Steve Jobs Archive: A free — yes FREE — ebook collection of “Steve’s speeches, interviews and correspondence” from his time at Next, Pixar and Apple. It’s very good with lots of bite-size nuggets including Steve’s favorite quote via Aristotle (“We are what we repeatedly do. Excellence, then, is not an act but habit”).
The Business of Coachella: Dan Runcie at Trapital has an amazing breakdown of Coachella. Some fun facts: 1) the first Coachella was in 1999 and tickets were only $50 (now it’s $500); 2) the famous Coachella poster gives a ballpark figure for how much artists are getting paid (headline names are paid $4-5 million then its $750,000 for the next row and then a big drop-off afterwards).
AutoGPT: The buzziest AI news this week is AutoGPT, which are autonomous agents that can execute detailed instructions and interact with other AutoGPTs. Nathan Lands has a good thread of applications including sales agents, product research, coding. My guess is AutoGPT can “write a weekly newsletter like a Vietnamese-Canadian guy named Trung” in about 3 weeks.
…and here some fresh tweets.
“Brand equity” is “the value of a brand, determined by the consumer's perception of its quality and desirability.” HBO has a lot of brand equity when it comes to creating award-winning prestige content. Last week, Warner Bros. Discovery decided to rebrand its streaming service HBO Max to Max (which will include Discovery+, HBO and a bunch of other crap that isn’t HBO).

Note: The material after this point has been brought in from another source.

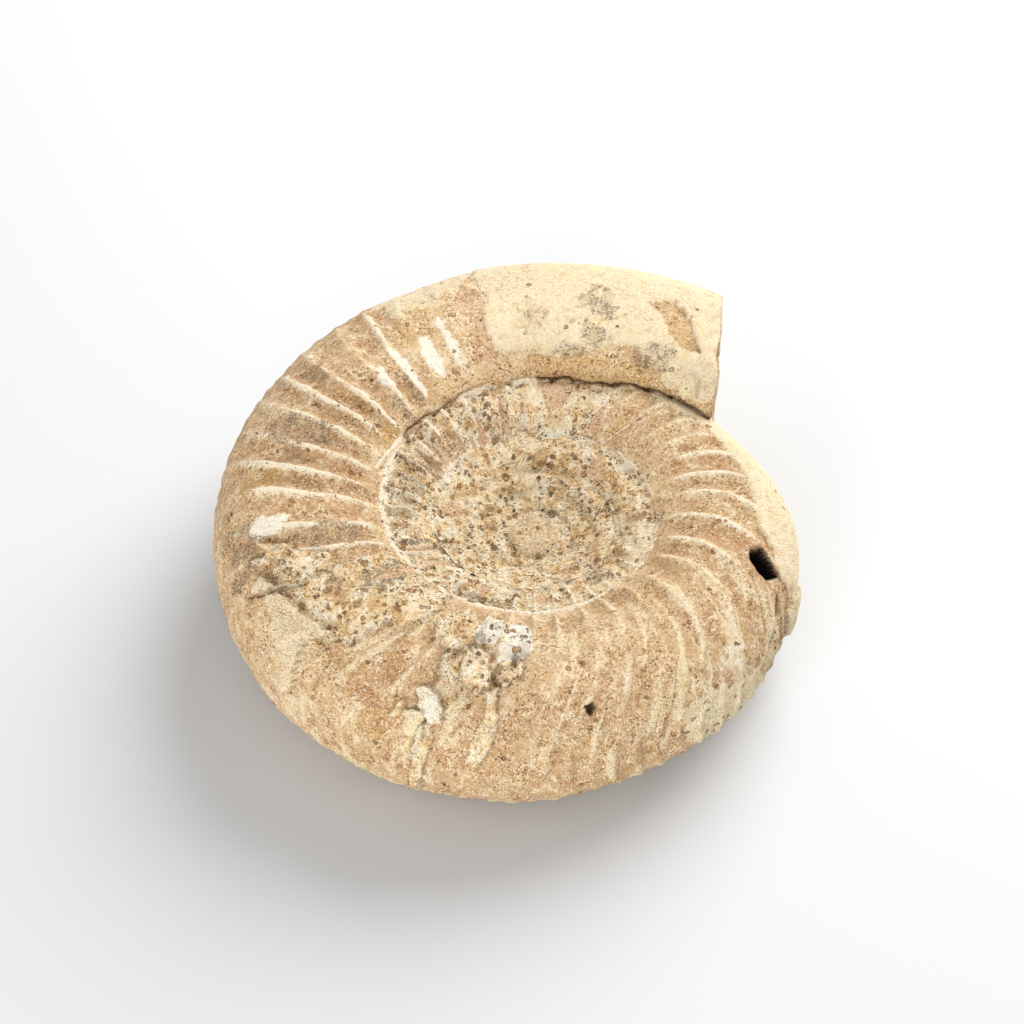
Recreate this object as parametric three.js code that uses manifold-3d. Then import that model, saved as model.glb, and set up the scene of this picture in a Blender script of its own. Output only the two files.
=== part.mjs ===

What’s the rationale? Well, “HBO” is attached to edgy and grown-up content. Whereas “Max” is such a generic word that it can be an umbrella for anything, which is exactly what Max wants to sell (it sounds like there will be a lot of reality shows on the platform, and maybe some live news/sports). I initially thought the name change was idiotic but it may be a 10D chess move to protect the HBO brand and also make people forget that HBO Go/Now crashed during the Game of Thrones finale. In a guaranteed home run, Warner Bros did announce a 10-year long Harry Potter TV series.